= REQUIREMENTS =
Quote the lines that run from the line containing "Model this object" down to the line containing "HINGE_DROOP_POWER = 4". Include both of those lines, reproduce each exactly, and omit everything else.

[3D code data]
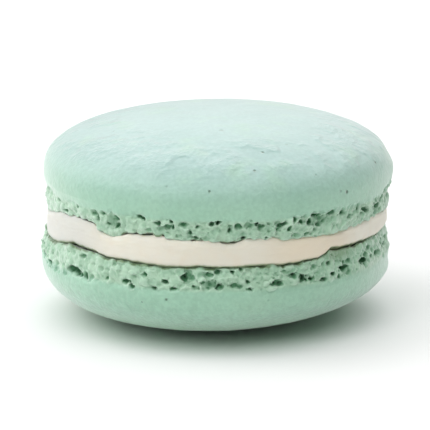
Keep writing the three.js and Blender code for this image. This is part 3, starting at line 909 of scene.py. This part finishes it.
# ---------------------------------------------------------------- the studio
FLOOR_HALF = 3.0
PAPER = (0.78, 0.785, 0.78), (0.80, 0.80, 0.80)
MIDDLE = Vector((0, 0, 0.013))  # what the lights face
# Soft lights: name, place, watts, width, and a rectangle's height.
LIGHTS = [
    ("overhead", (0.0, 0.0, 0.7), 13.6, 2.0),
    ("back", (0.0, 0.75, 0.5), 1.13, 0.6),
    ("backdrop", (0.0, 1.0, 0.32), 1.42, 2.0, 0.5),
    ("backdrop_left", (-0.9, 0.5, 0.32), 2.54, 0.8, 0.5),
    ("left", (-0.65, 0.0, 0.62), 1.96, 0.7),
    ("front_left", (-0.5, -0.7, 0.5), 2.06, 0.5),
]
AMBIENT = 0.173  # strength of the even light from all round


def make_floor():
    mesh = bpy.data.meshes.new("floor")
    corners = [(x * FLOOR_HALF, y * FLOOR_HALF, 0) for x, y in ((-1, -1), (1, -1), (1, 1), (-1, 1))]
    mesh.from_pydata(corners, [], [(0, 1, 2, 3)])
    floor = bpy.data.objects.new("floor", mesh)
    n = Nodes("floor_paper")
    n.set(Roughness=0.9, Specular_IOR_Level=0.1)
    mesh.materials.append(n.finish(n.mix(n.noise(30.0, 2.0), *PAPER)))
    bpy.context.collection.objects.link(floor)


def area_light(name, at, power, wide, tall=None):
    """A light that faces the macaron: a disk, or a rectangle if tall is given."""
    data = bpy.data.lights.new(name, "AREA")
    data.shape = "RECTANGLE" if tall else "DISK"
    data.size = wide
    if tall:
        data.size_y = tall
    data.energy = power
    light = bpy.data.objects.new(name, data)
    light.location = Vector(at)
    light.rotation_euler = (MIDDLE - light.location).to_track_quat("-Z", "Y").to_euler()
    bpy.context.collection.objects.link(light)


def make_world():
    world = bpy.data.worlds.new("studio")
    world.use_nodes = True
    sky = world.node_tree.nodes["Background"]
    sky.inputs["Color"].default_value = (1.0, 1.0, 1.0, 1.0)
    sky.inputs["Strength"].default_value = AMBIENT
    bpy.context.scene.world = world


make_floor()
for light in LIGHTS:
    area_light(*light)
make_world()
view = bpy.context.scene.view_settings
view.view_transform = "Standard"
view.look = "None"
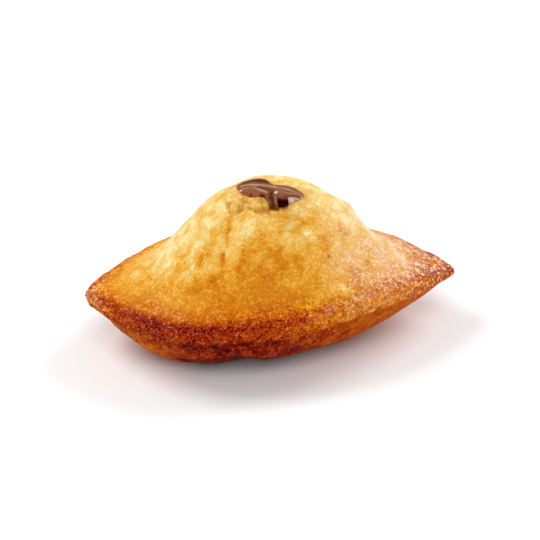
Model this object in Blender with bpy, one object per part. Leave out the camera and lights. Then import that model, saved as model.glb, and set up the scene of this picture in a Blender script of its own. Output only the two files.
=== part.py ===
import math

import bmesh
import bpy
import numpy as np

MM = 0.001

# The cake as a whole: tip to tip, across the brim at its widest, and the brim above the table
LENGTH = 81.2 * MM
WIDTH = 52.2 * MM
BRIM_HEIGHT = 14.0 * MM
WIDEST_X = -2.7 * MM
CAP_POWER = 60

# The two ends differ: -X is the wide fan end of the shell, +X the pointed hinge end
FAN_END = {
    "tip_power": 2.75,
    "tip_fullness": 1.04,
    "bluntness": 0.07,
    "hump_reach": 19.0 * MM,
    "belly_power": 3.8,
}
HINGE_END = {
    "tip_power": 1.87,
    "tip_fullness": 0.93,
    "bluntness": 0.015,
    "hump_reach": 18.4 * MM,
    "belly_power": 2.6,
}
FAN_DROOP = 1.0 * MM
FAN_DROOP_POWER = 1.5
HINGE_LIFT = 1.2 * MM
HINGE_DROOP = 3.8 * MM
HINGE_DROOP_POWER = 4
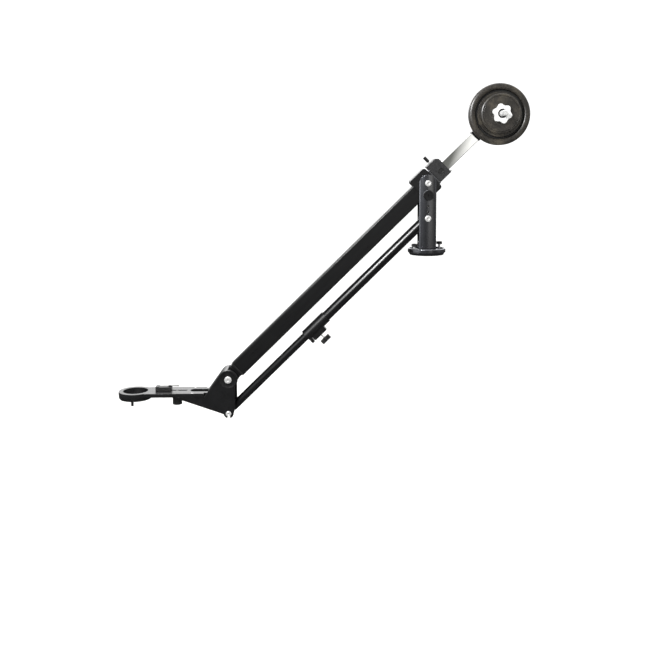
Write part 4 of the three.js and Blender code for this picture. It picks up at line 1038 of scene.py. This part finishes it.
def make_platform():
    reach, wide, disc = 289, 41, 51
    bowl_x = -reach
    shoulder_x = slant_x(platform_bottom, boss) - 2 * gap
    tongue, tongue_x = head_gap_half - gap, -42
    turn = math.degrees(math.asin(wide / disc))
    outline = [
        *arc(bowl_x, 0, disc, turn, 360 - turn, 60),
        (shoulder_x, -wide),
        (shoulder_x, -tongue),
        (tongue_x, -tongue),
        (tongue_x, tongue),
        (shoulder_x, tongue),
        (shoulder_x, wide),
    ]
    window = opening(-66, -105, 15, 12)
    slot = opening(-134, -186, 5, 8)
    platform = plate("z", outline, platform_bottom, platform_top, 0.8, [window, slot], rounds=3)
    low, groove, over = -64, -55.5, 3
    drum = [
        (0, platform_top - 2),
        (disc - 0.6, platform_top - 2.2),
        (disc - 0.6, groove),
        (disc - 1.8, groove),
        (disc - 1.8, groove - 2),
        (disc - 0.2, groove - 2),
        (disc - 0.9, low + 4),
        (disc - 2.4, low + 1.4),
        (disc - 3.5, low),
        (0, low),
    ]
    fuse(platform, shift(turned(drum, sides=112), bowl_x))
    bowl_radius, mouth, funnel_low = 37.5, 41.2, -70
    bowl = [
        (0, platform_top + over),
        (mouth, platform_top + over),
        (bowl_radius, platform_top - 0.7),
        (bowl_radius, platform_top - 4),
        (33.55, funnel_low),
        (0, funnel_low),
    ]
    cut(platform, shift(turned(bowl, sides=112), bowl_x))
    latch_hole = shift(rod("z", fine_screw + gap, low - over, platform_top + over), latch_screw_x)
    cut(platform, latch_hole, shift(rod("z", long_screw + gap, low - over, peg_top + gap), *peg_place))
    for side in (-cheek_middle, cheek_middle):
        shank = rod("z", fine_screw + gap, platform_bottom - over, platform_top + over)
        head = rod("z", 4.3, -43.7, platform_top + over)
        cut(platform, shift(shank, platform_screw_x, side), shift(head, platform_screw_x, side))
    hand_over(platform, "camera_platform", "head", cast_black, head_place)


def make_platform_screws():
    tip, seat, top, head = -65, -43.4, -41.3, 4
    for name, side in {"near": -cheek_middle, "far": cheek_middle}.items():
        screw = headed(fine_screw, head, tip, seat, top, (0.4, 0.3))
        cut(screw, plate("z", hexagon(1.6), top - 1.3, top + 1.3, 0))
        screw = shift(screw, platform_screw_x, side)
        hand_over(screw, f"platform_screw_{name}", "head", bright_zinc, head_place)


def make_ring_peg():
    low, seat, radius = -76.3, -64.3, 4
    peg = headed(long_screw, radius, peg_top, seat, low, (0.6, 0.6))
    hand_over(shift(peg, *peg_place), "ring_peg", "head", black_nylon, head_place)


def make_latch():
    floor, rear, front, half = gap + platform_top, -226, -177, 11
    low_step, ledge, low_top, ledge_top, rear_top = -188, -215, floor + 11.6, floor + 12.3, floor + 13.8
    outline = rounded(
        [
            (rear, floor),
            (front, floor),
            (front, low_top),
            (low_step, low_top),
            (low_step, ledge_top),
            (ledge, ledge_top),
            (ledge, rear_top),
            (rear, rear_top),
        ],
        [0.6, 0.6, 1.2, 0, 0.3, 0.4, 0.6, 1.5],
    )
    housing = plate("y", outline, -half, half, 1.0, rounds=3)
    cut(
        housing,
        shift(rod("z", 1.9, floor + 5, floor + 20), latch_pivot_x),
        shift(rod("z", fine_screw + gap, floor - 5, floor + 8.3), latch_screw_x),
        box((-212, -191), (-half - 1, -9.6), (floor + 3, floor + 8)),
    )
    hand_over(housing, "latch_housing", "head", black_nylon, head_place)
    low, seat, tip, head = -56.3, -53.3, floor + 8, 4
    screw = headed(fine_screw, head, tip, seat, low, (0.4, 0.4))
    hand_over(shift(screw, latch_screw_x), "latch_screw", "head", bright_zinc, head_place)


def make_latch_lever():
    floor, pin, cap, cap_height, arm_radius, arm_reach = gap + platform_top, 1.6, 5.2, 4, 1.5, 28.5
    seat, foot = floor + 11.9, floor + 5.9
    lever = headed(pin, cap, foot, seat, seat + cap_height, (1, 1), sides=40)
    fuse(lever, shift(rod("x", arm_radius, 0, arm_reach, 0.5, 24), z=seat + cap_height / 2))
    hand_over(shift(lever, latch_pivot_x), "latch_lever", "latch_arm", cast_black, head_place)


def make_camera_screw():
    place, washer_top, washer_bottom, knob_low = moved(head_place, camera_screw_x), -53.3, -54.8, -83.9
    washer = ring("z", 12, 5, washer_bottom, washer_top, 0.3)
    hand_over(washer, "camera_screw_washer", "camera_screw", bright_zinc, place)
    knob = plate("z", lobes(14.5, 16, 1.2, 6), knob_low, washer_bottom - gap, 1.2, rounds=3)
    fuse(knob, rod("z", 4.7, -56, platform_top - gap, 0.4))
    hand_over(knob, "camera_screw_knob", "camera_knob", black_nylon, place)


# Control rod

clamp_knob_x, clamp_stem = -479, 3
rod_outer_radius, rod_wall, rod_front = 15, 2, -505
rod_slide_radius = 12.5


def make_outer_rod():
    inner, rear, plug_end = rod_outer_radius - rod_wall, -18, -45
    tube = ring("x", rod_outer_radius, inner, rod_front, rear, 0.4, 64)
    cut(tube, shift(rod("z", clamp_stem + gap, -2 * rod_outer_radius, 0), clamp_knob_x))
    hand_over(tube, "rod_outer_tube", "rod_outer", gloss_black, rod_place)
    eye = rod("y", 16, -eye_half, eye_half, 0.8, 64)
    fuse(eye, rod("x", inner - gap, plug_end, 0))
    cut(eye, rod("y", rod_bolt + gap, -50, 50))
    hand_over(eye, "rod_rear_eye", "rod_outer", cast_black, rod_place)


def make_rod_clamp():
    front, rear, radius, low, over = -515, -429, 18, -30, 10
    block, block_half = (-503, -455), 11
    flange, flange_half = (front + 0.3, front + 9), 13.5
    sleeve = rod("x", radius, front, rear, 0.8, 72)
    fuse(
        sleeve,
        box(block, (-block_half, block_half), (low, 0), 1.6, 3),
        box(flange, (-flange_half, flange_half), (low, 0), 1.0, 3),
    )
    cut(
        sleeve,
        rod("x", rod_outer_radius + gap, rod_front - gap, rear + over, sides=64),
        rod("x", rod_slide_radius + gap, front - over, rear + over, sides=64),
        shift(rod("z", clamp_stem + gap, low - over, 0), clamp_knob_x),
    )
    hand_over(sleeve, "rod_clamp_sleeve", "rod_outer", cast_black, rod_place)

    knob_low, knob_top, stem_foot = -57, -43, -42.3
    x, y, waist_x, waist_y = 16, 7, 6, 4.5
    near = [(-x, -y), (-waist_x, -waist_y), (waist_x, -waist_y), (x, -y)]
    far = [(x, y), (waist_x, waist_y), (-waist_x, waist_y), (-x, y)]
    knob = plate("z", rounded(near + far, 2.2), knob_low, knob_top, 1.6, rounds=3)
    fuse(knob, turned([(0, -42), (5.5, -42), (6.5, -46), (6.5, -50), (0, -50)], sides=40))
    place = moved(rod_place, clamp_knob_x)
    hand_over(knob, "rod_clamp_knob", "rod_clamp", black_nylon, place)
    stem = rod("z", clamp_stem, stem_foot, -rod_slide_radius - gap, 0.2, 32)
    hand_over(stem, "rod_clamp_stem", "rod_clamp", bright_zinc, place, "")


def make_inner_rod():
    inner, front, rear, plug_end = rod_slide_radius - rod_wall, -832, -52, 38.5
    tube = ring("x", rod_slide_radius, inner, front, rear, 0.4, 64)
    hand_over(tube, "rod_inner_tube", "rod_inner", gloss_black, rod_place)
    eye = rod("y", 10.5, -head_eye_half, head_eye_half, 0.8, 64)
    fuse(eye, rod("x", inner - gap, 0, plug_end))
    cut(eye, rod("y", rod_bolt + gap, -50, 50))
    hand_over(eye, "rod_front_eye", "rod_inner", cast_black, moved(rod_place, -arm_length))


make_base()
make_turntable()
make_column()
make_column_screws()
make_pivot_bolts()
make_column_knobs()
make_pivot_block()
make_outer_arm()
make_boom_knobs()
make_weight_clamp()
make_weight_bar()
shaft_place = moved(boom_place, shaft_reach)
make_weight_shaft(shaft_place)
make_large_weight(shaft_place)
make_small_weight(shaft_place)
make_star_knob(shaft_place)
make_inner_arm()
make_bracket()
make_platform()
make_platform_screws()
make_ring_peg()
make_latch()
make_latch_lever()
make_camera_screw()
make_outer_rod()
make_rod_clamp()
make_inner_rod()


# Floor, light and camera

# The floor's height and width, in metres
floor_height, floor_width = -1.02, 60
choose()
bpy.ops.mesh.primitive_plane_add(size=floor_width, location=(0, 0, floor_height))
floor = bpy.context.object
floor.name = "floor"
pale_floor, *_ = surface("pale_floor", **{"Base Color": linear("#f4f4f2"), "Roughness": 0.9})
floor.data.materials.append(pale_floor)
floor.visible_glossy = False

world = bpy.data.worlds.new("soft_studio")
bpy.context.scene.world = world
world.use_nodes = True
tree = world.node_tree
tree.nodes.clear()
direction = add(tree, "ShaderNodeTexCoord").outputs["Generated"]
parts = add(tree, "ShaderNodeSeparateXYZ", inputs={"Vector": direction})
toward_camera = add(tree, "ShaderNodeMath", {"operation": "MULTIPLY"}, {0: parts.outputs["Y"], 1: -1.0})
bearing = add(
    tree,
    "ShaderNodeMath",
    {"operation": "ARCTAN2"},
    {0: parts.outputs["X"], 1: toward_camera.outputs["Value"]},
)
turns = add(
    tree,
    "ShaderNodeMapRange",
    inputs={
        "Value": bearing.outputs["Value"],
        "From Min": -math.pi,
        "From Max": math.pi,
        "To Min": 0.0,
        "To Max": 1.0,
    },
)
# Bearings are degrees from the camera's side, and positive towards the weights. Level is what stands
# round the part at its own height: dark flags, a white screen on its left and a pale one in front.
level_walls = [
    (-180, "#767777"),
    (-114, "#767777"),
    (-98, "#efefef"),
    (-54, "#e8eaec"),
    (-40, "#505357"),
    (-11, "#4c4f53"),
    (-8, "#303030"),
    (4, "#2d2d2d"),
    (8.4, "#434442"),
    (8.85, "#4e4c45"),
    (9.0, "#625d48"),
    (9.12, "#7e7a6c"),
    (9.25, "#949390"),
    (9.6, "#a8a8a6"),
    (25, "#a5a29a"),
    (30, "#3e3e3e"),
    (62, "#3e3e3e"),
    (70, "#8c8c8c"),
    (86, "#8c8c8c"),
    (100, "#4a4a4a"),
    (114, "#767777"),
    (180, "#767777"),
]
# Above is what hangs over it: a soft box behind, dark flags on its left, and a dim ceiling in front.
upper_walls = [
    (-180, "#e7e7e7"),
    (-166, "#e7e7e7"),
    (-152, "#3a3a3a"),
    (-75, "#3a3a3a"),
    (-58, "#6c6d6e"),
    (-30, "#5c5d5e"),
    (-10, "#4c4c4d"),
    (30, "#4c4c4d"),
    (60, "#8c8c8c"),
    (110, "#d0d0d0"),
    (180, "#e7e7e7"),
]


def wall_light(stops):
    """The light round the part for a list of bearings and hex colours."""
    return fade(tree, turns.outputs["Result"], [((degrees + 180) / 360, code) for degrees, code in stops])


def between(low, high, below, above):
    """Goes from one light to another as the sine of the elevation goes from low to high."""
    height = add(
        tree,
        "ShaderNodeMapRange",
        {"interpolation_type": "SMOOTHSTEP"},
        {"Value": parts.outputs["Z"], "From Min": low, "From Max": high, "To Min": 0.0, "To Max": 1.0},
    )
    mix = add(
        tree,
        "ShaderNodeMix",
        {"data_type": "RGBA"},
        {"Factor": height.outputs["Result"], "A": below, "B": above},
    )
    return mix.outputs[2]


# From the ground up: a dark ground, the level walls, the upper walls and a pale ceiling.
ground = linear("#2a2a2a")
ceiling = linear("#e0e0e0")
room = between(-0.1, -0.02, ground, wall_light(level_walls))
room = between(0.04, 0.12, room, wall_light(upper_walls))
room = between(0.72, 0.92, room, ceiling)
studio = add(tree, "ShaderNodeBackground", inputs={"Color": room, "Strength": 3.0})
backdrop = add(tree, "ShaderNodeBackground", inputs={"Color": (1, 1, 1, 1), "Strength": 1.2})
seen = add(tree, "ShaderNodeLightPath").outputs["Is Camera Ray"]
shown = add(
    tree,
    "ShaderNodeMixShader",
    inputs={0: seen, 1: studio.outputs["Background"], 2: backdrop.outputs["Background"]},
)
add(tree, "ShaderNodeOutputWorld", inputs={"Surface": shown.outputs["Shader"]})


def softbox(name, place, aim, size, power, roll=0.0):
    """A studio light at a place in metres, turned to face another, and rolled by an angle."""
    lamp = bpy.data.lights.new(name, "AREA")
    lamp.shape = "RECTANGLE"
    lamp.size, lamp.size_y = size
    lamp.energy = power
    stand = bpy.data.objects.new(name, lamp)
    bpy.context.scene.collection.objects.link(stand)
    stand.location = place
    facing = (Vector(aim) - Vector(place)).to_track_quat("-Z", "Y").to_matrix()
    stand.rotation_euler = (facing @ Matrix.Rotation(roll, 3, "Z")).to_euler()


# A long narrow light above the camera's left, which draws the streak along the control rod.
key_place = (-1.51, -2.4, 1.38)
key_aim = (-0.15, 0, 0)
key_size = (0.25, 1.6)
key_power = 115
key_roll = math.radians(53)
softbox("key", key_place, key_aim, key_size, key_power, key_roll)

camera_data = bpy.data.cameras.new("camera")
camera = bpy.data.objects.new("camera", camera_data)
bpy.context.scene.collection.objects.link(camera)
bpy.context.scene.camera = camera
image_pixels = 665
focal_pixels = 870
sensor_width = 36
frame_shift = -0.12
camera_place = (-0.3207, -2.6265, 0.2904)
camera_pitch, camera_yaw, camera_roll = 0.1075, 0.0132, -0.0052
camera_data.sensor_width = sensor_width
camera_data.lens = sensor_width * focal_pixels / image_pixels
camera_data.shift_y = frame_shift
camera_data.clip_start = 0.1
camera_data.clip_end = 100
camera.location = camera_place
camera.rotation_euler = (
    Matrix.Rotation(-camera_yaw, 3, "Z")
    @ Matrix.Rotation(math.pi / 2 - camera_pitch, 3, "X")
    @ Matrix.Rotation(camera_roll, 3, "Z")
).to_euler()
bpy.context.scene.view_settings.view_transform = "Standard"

= THE RESPONSE =
Model this object in Blender with bpy, one object per part. Leave out the camera and lights. Then import that model, saved as model.glb, and set up the scene of this picture in a Blender script of its own. Output only the two files.
=== part.py ===
import math

import bmesh
import bpy
import numpy as np

MM = 0.001

# The cake as a whole: tip to tip, across the brim at its widest, and the brim above the table
LENGTH = 81.2 * MM
WIDTH = 52.2 * MM
BRIM_HEIGHT = 14.0 * MM
WIDEST_X = -2.7 * MM
CAP_POWER = 60

# The two ends differ: -X is the wide fan end of the shell, +X the pointed hinge end
FAN_END = {
    "tip_power": 2.75,
    "tip_fullness": 1.04,
    "bluntness": 0.07,
    "hump_reach": 19.0 * MM,
    "belly_power": 3.8,
}
HINGE_END = {
    "tip_power": 1.87,
    "tip_fullness": 0.93,
    "bluntness": 0.015,
    "hump_reach": 18.4 * MM,
    "belly_power": 2.6,
}
FAN_DROOP = 1.0 * MM
FAN_DROOP_POWER = 1.5
HINGE_LIFT = 1.2 * MM
HINGE_DROOP = 3.8 * MM
HINGE_DROOP_POWER = 4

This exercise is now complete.